Rogers came back to a theme raised by Steger, of the ancient cultures of some of the leading nations in the BRICS, especially China and India, and the relative youth of the United States. The best of the American tradition, she argued, comes from older civilizations, singling out two scientists and philosophers, Nicholas of Cusa, whose work provided the basis for the European Golden Renaissance, and Gottfried Leibniz, who had a profound impact on the American Founding Fathers, especially Benjamin Franklin, which is reflected in the concept expressed in the Declaration of Independence: "Life, Liberty and Pursuit of Happiness."

Just as we see today the new President of Egypt, Abdel Fattah el-Sisi putting forward the idea that the people of his nation are now building a "new Egypt," so must we, as Americans, build a New America, reviving the best anti-imperial tradition, and the commitment to scientific and technological progress, so that the U.S. can collaborate with the BRICS.

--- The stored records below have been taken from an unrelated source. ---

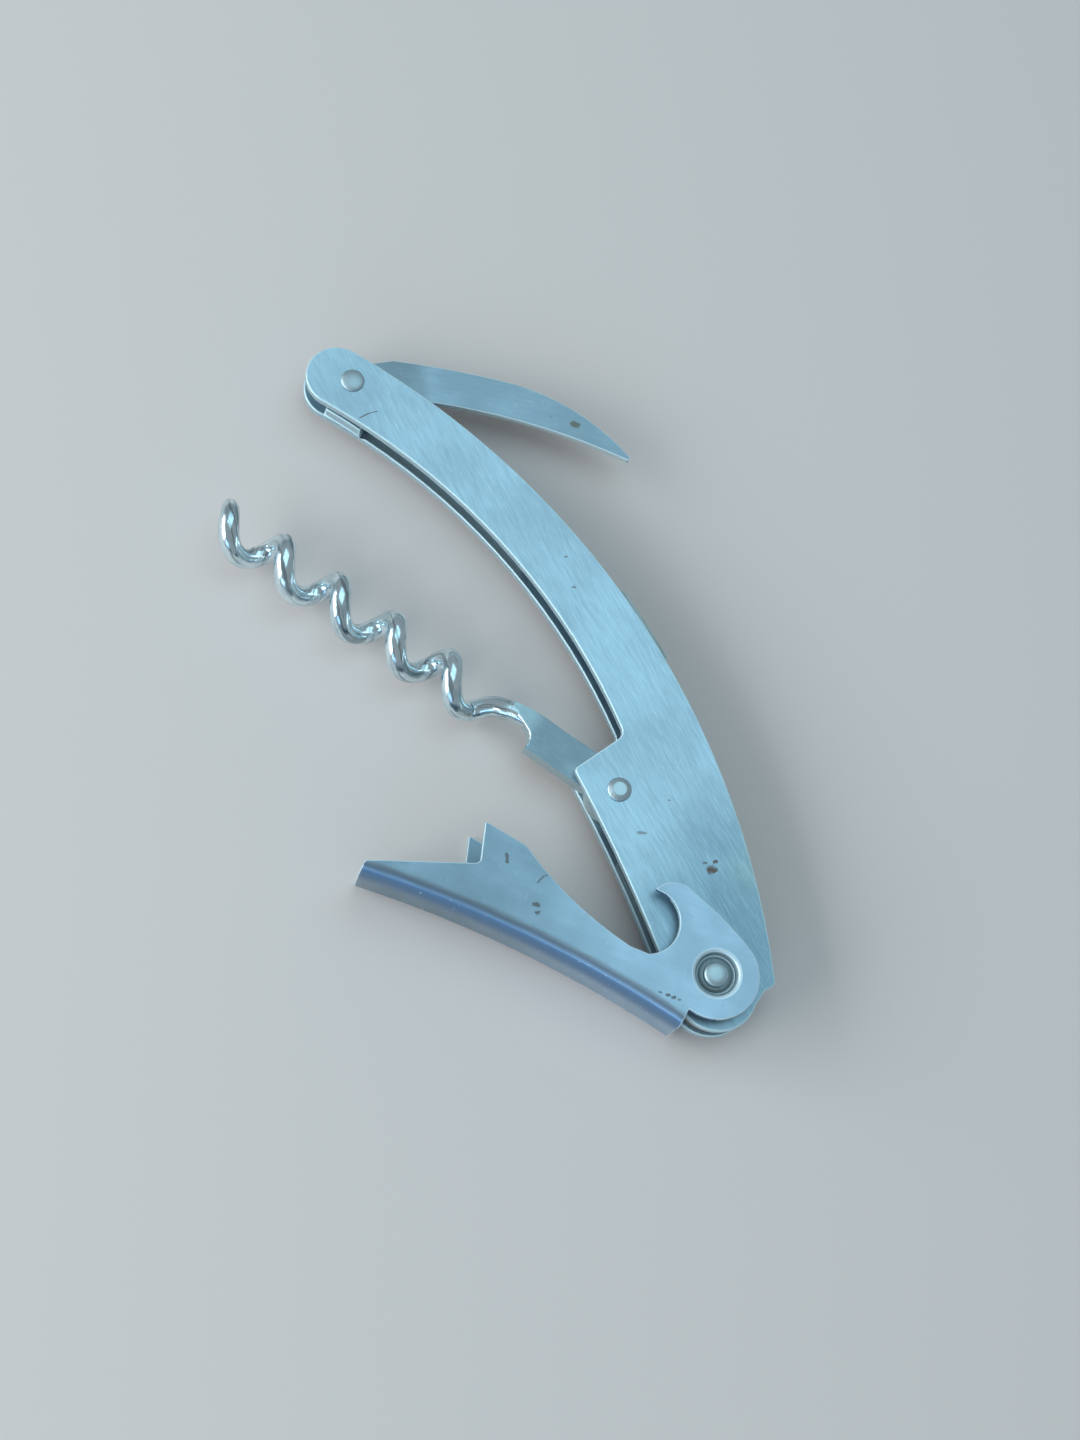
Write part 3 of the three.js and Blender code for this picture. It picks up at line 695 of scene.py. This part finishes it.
ring_steel = steel(
    "ring_steel", bright=(0.27, 0.33, 0.35, 1), dull=(0.16, 0.20, 0.21, 1), edge=(0.42, 0.50, 0.53, 1), rough=0.42,
    wall=(0.22, 0.27, 0.29, 1), streak=0.3, width=0.2 * mm, length=1 * mm, pit_share=0.3,
)
for node, chamfer in (("knife_spacer_upper", 0.08), ("knife_spacer_lower", 0.08),
                      ("lever_washer_upper", 0.06), ("lever_washer_lower", 0.06)):
    low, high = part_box(node)
    outer, half = (high.x - low.x) / 2 / mm, (high.z - low.z) / 2 / mm
    bevel = min(chamfer, half / 2)
    profile = [(ring_bore + bevel, -half), (outer - bevel, -half), (outer, -half + bevel), (outer, half - bevel),
               (outer - bevel, half), (ring_bore + bevel, half), (ring_bore, half - bevel),
               (ring_bore, -half + bevel), (ring_bore + bevel, -half)]
    ring = turned(profile, (low + high) / 2)
    mark_edges(ring, [])
    finish_piece(ring, node + "_turned", ring_steel, "handle", "spring_steel", node)

# ---- Rivets ----
# Three soft steel rivets, headed over by a punch: a plain dome at the knife, a flat-topped cone at the worm,
# and a taller dome down in the lever's dimples.
rivet_steel = steel(
    "rivet_steel", bright=(0.62, 0.75, 0.80, 1), dull=(0.50, 0.62, 0.67, 1), edge=(0.75, 0.86, 0.90, 1), rough=0.42,
    wall=(0.60, 0.72, 0.77, 1), streak=0.2, width=0.3 * mm, length=0.6 * mm, depth=0.012 * mm, pit_share=0.35,
    pit_spacing=0.8 * mm, scratch_share=0.66,
)
# Each head from the shank out under its rim and over to its top: radius and height in millimetres.
heads = {
    "knife_rivet": [(1.2, 0), (1.68, 0), (1.75, 0.03), (1.745, 0.09), (1.66, 0.18), (1.48, 0.28), (1.24, 0.37),
                    (0.95, 0.445), (0.64, 0.50), (0.32, 0.538), (0, 0.55)],
    "worm_rivet": [(1.2, 0), (1.66, 0), (1.75, 0.06), (1.73, 0.16), (1.62, 0.24), (1.40, 0.34), (1.16, 0.46),
                   (1.02, 0.53), (0.88, 0.55), (0.5, 0.545), (0, 0.54)],
    "lever_rivet": [(1.2, 0), (1.62, 0), (1.73, 0.06), (1.75, 0.18), (1.68, 0.33), (1.50, 0.47), (1.22, 0.58),
                    (0.9, 0.65), (0.5, 0.69), (0, 0.70)],
}
for node, head in heads.items():
    low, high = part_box(node)
    under = (high.z - low.z) / 2 / mm - head[-1][1]
    upper = [(radius, under + height) for radius, height in head]
    rivet = turned([(radius, -height) for radius, height in reversed(upper)] + upper, (low + high) / 2, steps=72)
    mark_edges(rivet, [])
    finish_piece(rivet, node + "_headed", rivet_steel, "handle", "rivet_steel", node)
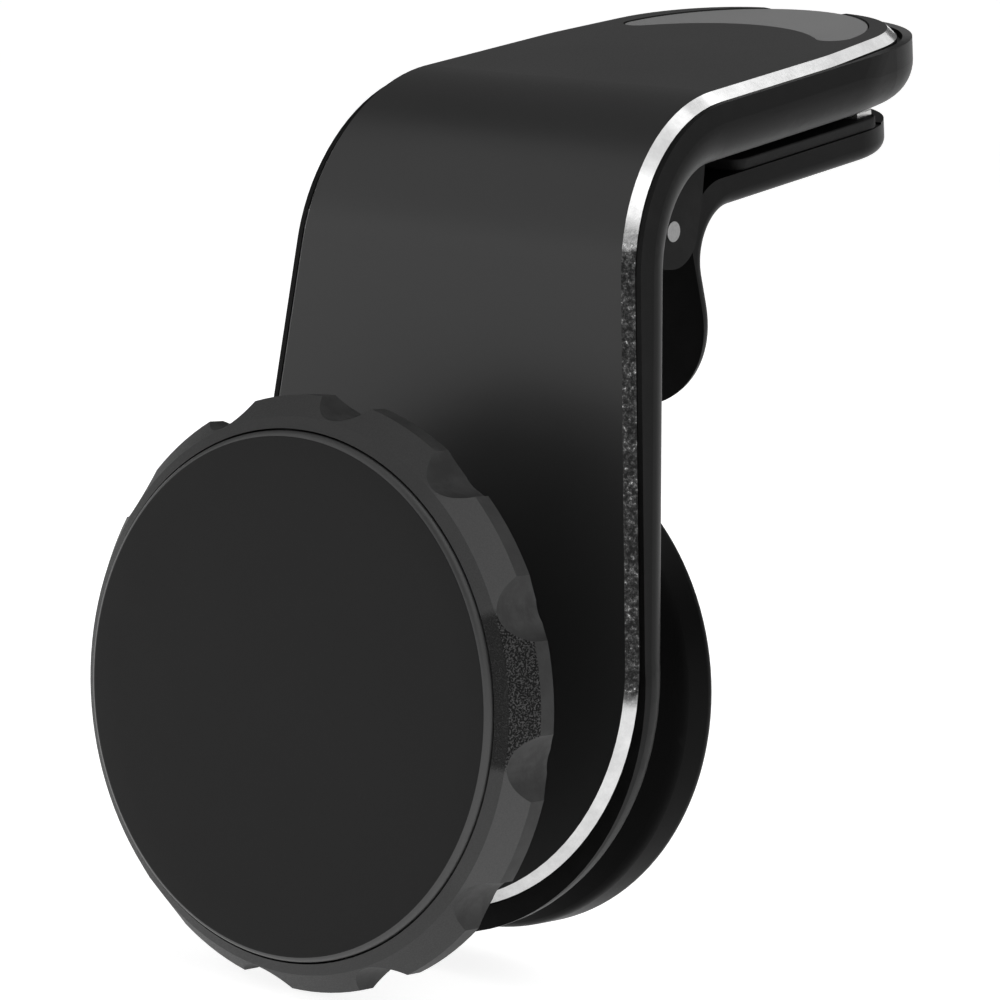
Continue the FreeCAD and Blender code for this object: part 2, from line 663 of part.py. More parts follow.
def outer_rim(lever):
    """The edges all round the lever's rear face, which runs from the jaw's underside to the tail's back."""
    jaw_floor, edges = arm_point(0, size("jaw_bottom")), []
    for face in lever.Faces:
        on_jaw = abs((face.CenterOfMass - jaw_floor).dot(INTO)) < 1e-3
        on_tail = abs((face.CenterOfMass - TAIL_START).dot(TAIL_IN)) < 1e-3
        in_bend = (isinstance(face.Surface, Part.Cylinder) and abs(face.Surface.Axis.x) > 0.9
                   and abs(face.Surface.Radius - size("lever_inner_round")) < 1e-3)
        if on_jaw or on_tail or in_bend:
            edges += [edge for edge in face.Edges if not is_seam(edge)]
    return edges


def is_seam(edge):
    """True where the flats run into the bend: such an edge lies along X, about the middle."""
    straight = edge.BoundBox.YLength < 1e-6 and edge.BoundBox.ZLength < 1e-6
    return straight and abs(edge.CenterOfMass.x) < 1


def lever_lugs():
    pin_y, pin_z, radius = size("pivot_y"), size("pivot_z"), size("lug_radius")
    inner, outer = size("lug_inner_x"), size("lever_half_width")
    reach = size("lug_reach")
    web = [(pin_y, pin_z + radius), (pin_y + reach - 1.3, pin_z + 2.1), (pin_y + reach, pin_z + 0.4),
           (pin_y + reach - 0.3, pin_z - 1.6), (pin_y, pin_z - radius)]
    lugs = []
    for start in (inner, -outer):
        lugs.append(prism([(Vector(start, y, z), 0) for y, z in web], Vector(outer - inner, 0, 0)))
        lugs.append(Part.makeCylinder(radius, outer - inner, Vector(start, pin_y, pin_z), Vector(1, 0, 0)))
    return lugs


def jaw_pad():
    half, start, end = size("jaw_pad_half_width"), size("jaw_pad_start_a"), size("jaw_pad_end_a")
    pad = arm_prism([(half, start, 1), (half, end, 2), (-half, end, 2), (-half, start, 1)],
                    size("jaw_pad_top"), size("jaw_top"))
    return pad.cut(jaw_hook())


def jaw_hook():
    half, start = size("hook_half_width"), size("hook_a")
    end = start + size("hook_width")
    bar = arm_prism([(half, start, 0), (half, end, 0), (-half, end, 0), (-half, start, 0)],
                    size("hook_top"), size("hook_bottom"))
    upper = [edge for edge in bar.Edges
             if abs((edge.CenterOfMass - arm_point(0, size("hook_top"))).dot(INTO)) < 1e-6]
    return bar.makeFillet(0.35, upper)


def torsion_spring():
    """A close coil round the pin; one leg reaches the lever's tail, the other the housing."""
    wire, coil, length = size("wire_radius"), size("coil_radius"), size("coil_length")
    helix = Part.makeHelix(size("coil_pitch"), length, coil)
    section = Part.Wire(Part.makeCircle(wire, Vector(coil, 0, 0), Vector(0, 1, 0)))
    spring = Part.Wire(helix.Edges).makePipeShell([section], True, True)
    to_tail = Vector(size("tail_leg_y"), -size("leg_drop"), 0)
    to_housing = Vector(-size("housing_leg_y"), -size("leg_drop"), 0)
    legs = [Part.makeCylinder(wire, to_tail.Length, Vector(coil, 0, 0), to_tail),
            Part.makeCylinder(wire, to_housing.Length, Vector(-coil, 0, length), to_housing)]
    return spring.fuse(legs)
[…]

Rogers concluded by saying that it is LaRouche, and his Policy Committee, which uniquely represent that real America today, which can bring our nation out from under the British Empire, and enable us to work for a future based on realizing the common aims of mankind.

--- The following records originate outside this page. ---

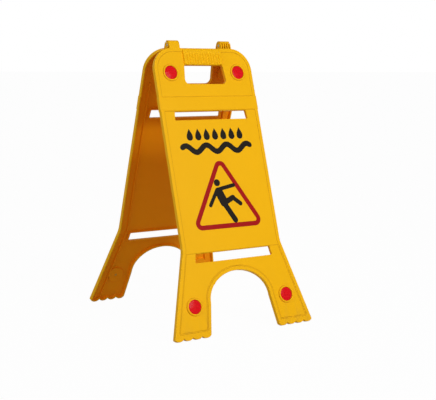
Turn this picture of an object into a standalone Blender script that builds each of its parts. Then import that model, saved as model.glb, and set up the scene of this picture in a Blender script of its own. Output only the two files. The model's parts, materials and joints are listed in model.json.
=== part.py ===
"""Folding wet floor sign: two identical tray-shaped panels, hinged at the top, with round reflectors.

Each panel is modelled flat: X runs across it, Y up it and Z out of its face, and the hinge axis is the
flat frame's X axis. The front panel then leans forwards and the rear panel, the same moulding turned
half round, leans backwards. The origin is on the floor below the hinge axis. Lengths are in metres.
"""

import math

import bmesh
import bpy
from mathutils import Matrix, Vector

# Stance
LEAN = math.radians(18.2)  # angle of each open panel from the vertical
REACH = 0.6438  # hinge axis to the lowest point of a foot, along the panel

# Panel outline
BODY_WIDTH = 0.251
TOP_DROP = 0.010  # hinge axis down to the panel's top edge
TOP_CORNER_RADIUS = 0.050
LEG_START = 0.456  # hinge axis down to where the legs begin to spread
FOOT_WIDTH = 0.352  # across the outer sides of both feet
KNEE_RADIUS = 0.060
LOBES = 4  # scallops under each foot
LOBE_PITCH = 0.0221
LOBE_RADIUS = 0.014
ARCH_TOP = 0.510  # hinge axis down to the crown of the arch
ARCH_RISE = 0.062  # crown down to where the arch's sides run straight
ARCH_WIDTH = 0.153  # where the sides run straight

# Tray section
WALL = 0.003
DEPTH = 0.010  # overall thickness of a panel
FOLD_GAP = 0.0010  # between the two folded panels
RIM_WIDTH = 0.0075
FIELD_DROP = 0.0008  # the message field lies this far below the rim
LEG_DROP = 0.0014  # and the legs this far
BAND_TOP = 0.122  # the proud band between header and message field
BAND_BOTTOM = 0.152
HEADER_TOP = 0.018
RIB_INSET = 0.0205  # panel edge to the inner stiffening rib
RIB_WIDTH = 0.0022
RIB_HEIGHT = 0.004
RIB_TOP = 0.062

# Hand hole and grip
HOLE_TOP = 0.0483
HOLE_HEIGHT = 0.0443
HOLE_TOP_WIDTH = 0.0988
HOLE_BOTTOM_WIDTH = 0.1086
HOLE_TOP_RADIUS = 0.004
HOLE_BOTTOM_RADIUS = 0.011
GRIP_PROUD = 0.003

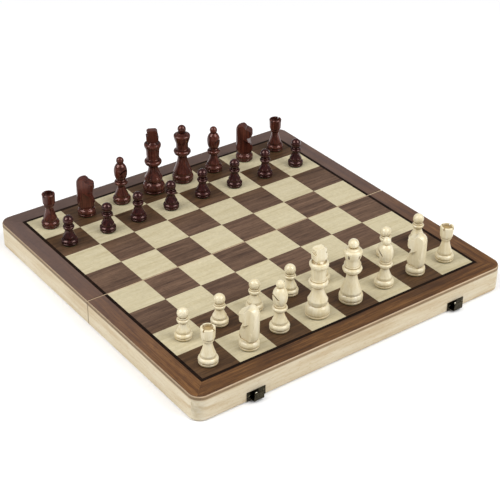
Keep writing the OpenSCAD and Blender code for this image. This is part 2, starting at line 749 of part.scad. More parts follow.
// A man and its felt, standing on its square.
module man(s, row, f) {
    off = row == 0 ? home_off[s][f] : pawn_off[s][f];
    rank = s == 0 ? row : 7 - row;
    kind = row == 0 ? home_men[f] : "pawn";
    foot_r = kind == "king" ? king_foot_r : kind == "queen" ? queen_foot_r :
             kind == "bishop" ? bishop_foot_r : kind == "knight" ? knight_foot_r :
             kind == "rook" ? rook_foot_r : pawn_foot_r;
    translate([(f - 3.5) * square_w + off[0], (rank - 3.5) * square_w + off[1], top_z]) {
        color(green_felt) foot_felt(foot_r);
        color(men_colours[s]) {
            if (kind == "king") rotate([0, 0, king_turn[s]]) king();
            if (kind == "queen") queen();
            if (kind == "bishop") bishop(bishop_turn[s][f < 4 ? 0 : 1]);
            if (kind == "knight") rotate([0, 0, knight_turn[s]]) knight();
            if (kind == "rook") rook();
            if (kind == "pawn") pawn();
        }
    }
}

front_latch_wall();
front_side_walls();
front_hinge_wall();
front_panel();
front_border_veneer();
front_inlay_line();
color(walnut) squares(0, 0);  // front_dark_squares
color(maple) squares(0, 1);  // front_light_squares
front_felt_lining();
hinge_leaves(true, hinge_pin_r + snug_gap);  // front_hinge_leaves
hinge_pins();
fasteners();  // front_fasteners
latch_keepers();
to_back() front_latch_wall();  // back_latch_wall
to_back() front_side_walls();  // back_side_walls
to_back() front_hinge_wall();  // back_hinge_wall
to_back() front_panel();  // back_panel
to_back() front_border_veneer();  // back_border_veneer
to_back() front_inlay_line();  // back_inlay_line
color(walnut) squares(4, 0);  // back_dark_squares
color(maple) squares(4, 1);  // back_light_squares
to_back() front_felt_lining();  // back_felt_lining
to_back() hinge_leaves(false, hinge_pin_r + turn_gap);  // back_hinge_leaves
to_back() fasteners();  // back_fasteners
to_back() latch_plates();
to_back() latch_pins();
to_back() latch_lever(-1);  // latch_lever_left
to_back() latch_lever(1);  // latch_lever_right
for (s = [0, 1]) for (row = [0, 1]) for (f = [0:7])
    man(s, row, f);
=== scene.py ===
import math
import bpy
import bmesh
from mathutils import Matrix, Vector, noise


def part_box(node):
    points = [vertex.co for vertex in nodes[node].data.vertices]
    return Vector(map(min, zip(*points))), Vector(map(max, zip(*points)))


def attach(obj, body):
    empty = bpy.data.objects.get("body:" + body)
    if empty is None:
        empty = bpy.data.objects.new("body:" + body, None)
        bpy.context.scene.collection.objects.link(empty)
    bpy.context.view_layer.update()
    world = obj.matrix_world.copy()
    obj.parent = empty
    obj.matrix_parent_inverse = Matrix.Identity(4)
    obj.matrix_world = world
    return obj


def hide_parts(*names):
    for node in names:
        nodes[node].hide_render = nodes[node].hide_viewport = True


# Folding chess box, opened flat, with its men set up. Lengths in metres.

print("chess box: loading the frame")
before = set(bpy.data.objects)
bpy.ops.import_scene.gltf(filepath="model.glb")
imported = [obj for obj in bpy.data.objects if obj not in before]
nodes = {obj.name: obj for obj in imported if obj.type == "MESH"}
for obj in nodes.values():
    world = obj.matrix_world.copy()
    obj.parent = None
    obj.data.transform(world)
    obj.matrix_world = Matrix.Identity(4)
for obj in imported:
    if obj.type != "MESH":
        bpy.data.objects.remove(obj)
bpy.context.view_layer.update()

board = {
    "square": 0.042,
    "top": 0.0286,        # playing surface
    "footFelt": 0.0008,   # felt under each man
}


def srgb(red, green, blue):
    # 0-255 screen colour to the linear values that shaders use
    shares = [channel / 255 for channel in (red, green, blue)]
    linear = [c / 12.92 if c <= 0.04045 else ((c + 0.055) / 1.055) ** 2.4 for c in shares]
    return (*linear, 1.0)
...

These themes were expanded during the question and answer session, which allowed each speaker to go into more depth, always coming back to the challenge to the audience: You cannot complain that you didn't know there were solutions, because we have presented them, as Lyndon LaRouche has been doing for 40 years. If you fail to take advantage of this moment of opportunity, don't blame someone else; look at yourself, and your own willingness to submit to the tyranny of popular opinion and sense perception.